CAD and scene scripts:
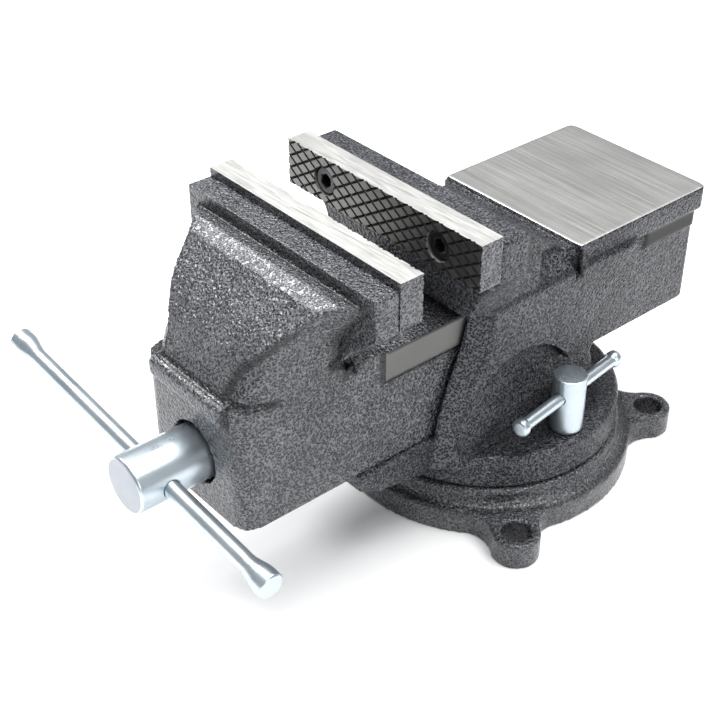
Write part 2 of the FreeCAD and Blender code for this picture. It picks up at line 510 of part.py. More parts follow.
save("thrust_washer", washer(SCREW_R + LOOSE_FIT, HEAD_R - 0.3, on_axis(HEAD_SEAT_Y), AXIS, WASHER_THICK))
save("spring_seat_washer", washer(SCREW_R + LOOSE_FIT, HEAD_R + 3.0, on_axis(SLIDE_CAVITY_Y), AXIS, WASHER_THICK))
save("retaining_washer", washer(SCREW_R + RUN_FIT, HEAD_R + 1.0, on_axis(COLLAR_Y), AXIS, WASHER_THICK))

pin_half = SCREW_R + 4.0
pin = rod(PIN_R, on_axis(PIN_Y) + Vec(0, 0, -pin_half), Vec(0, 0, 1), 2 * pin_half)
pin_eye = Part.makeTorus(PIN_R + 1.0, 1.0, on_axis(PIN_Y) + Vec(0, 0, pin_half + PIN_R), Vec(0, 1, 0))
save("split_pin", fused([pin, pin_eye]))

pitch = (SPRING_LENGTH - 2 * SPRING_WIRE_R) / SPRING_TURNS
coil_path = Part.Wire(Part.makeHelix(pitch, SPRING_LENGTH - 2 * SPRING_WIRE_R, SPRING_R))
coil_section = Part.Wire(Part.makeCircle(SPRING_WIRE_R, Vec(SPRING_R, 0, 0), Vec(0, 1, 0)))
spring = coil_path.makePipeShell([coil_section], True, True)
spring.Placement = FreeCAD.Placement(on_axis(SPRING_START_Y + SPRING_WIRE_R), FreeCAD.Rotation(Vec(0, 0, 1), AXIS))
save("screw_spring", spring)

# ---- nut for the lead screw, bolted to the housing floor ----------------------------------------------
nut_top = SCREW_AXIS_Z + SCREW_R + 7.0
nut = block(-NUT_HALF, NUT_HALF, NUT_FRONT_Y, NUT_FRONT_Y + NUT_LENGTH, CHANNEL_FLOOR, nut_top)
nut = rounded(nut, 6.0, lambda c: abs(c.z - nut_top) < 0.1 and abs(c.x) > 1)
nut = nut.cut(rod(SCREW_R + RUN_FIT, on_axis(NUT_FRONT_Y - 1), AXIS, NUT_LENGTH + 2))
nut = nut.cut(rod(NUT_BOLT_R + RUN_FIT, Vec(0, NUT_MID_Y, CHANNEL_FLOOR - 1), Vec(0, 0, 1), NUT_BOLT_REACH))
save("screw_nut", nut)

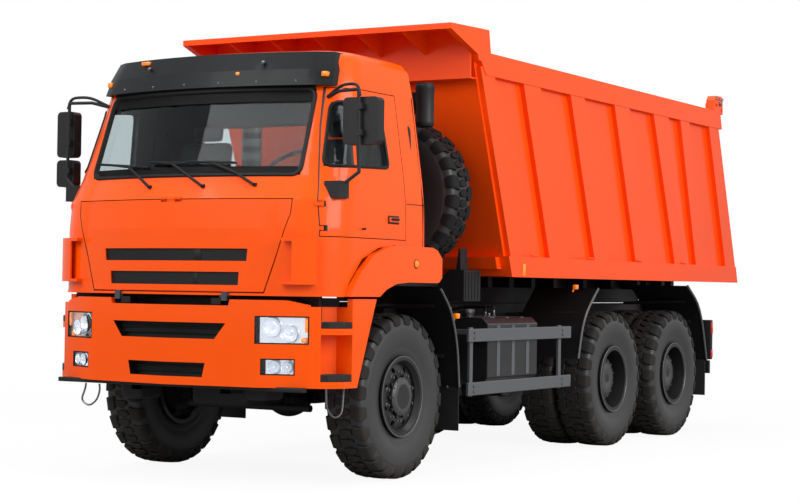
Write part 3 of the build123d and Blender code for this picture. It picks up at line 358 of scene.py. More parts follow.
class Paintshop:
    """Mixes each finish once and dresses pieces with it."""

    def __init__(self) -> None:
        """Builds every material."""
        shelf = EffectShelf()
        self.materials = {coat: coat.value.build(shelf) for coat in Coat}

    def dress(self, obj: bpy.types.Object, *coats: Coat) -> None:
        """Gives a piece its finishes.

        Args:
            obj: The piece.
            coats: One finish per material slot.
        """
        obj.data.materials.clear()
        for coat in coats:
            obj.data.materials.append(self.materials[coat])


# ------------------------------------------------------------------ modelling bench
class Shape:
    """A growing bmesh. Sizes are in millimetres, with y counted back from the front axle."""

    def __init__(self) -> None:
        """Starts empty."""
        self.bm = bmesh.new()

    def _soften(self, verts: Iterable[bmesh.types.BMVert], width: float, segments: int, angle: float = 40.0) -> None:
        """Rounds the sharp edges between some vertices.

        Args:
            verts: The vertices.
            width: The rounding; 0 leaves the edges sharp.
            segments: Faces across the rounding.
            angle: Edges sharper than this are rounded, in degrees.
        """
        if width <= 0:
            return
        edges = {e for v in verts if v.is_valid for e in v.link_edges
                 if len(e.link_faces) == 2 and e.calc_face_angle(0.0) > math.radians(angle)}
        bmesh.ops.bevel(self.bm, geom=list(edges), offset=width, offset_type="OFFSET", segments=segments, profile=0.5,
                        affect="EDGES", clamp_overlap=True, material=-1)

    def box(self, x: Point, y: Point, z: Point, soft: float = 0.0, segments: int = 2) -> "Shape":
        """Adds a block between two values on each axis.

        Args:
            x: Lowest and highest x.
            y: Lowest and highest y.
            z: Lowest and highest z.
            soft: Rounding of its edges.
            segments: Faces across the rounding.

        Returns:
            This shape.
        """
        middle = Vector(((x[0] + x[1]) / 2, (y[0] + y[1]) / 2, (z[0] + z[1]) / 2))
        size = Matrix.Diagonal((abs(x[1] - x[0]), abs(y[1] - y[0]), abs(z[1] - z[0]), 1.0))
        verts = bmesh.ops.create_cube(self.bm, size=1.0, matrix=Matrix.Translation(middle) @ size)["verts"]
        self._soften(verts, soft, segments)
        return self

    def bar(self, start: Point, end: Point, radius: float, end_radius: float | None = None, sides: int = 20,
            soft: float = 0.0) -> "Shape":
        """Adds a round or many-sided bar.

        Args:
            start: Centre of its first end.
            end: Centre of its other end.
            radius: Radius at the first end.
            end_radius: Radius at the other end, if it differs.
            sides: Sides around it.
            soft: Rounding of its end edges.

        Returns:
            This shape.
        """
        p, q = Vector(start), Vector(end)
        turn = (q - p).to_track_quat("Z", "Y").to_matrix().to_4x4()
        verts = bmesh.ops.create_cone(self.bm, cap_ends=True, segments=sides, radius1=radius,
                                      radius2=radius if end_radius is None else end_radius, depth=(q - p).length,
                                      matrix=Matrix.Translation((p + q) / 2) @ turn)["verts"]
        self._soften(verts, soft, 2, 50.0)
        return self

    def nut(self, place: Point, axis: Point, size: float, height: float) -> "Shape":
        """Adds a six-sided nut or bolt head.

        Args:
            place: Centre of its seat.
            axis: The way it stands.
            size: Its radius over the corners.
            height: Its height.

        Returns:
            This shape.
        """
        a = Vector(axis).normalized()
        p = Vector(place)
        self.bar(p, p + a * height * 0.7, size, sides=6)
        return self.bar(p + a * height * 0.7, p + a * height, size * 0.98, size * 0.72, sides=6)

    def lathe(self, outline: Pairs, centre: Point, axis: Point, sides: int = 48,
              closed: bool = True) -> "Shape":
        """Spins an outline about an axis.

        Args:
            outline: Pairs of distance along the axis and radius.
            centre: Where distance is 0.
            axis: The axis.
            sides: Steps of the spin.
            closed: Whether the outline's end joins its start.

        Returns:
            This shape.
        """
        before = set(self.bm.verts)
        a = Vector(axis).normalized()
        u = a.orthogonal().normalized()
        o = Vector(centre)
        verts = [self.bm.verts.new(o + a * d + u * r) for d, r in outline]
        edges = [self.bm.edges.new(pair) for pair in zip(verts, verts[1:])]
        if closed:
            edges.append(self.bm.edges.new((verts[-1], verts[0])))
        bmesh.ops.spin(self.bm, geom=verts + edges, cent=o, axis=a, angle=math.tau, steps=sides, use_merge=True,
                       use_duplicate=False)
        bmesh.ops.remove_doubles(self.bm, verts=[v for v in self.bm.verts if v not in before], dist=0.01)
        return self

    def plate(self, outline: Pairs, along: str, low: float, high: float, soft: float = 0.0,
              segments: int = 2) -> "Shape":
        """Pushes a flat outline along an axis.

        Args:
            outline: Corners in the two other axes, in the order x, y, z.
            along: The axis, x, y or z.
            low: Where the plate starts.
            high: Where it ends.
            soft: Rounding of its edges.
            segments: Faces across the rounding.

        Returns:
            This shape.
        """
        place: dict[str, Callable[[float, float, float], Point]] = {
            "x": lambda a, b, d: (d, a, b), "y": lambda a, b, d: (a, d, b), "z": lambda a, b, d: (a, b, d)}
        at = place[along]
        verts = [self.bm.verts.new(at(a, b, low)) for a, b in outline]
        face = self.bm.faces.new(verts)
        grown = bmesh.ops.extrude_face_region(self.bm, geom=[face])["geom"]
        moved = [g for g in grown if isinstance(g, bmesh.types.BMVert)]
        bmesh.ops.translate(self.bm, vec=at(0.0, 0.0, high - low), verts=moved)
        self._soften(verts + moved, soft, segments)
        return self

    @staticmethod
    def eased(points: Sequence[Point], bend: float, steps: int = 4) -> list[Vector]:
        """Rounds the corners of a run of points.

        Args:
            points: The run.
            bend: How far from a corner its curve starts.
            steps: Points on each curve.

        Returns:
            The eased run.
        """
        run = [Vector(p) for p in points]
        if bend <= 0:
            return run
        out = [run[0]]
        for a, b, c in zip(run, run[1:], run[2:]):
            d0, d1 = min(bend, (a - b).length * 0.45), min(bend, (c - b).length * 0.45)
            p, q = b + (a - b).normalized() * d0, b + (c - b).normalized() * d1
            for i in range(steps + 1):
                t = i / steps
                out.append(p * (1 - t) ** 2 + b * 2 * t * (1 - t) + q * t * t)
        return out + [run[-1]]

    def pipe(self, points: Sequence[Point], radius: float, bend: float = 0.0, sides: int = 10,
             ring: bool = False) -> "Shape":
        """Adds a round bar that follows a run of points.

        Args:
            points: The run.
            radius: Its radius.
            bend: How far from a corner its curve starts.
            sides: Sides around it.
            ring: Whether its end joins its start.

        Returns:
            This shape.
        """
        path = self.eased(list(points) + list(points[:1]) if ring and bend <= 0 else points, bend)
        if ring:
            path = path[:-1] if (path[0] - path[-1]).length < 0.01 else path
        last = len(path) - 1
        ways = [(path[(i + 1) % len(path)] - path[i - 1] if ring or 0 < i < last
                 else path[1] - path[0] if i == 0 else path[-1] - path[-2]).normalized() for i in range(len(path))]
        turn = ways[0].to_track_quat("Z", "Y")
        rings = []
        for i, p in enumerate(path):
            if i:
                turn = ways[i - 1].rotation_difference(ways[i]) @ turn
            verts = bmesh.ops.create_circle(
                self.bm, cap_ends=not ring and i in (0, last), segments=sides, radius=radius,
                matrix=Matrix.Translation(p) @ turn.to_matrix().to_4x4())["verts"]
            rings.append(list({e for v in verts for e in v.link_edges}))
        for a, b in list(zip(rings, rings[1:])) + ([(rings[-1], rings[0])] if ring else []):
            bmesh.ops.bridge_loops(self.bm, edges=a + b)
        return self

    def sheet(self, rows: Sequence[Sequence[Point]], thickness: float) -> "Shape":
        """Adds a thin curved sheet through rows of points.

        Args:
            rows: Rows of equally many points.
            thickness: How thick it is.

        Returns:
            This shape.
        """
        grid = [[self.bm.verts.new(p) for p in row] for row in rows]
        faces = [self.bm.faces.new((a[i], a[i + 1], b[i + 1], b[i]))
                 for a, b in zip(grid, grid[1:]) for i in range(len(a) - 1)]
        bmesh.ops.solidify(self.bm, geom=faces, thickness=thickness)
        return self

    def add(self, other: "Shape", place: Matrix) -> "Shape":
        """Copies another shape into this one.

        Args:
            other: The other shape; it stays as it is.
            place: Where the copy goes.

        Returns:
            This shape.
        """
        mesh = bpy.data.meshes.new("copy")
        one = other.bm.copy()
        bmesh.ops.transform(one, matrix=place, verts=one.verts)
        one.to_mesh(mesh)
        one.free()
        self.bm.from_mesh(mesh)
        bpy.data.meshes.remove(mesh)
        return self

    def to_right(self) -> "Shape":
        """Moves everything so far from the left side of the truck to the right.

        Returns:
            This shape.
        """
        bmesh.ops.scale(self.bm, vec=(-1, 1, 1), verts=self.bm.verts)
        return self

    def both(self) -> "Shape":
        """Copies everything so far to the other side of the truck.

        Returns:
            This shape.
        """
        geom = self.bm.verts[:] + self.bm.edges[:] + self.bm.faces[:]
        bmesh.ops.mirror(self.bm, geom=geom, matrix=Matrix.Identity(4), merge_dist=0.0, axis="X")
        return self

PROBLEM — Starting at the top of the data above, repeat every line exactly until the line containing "on_axis(COLLAR_Y), AXIS, WASHER_THICK))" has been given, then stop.

WRITTEN SOLUTION —
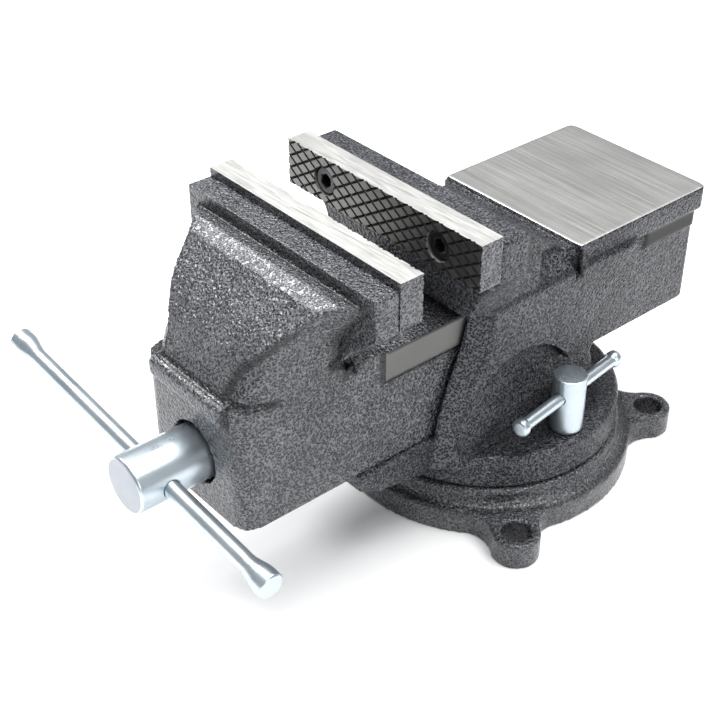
Write part 2 of the FreeCAD and Blender code for this picture. It picks up at line 510 of part.py. More parts follow.
save("thrust_washer", washer(SCREW_R + LOOSE_FIT, HEAD_R - 0.3, on_axis(HEAD_SEAT_Y), AXIS, WASHER_THICK))
save("spring_seat_washer", washer(SCREW_R + LOOSE_FIT, HEAD_R + 3.0, on_axis(SLIDE_CAVITY_Y), AXIS, WASHER_THICK))
save("retaining_washer", washer(SCREW_R + RUN_FIT, HEAD_R + 1.0, on_axis(COLLAR_Y), AXIS, WASHER_THICK))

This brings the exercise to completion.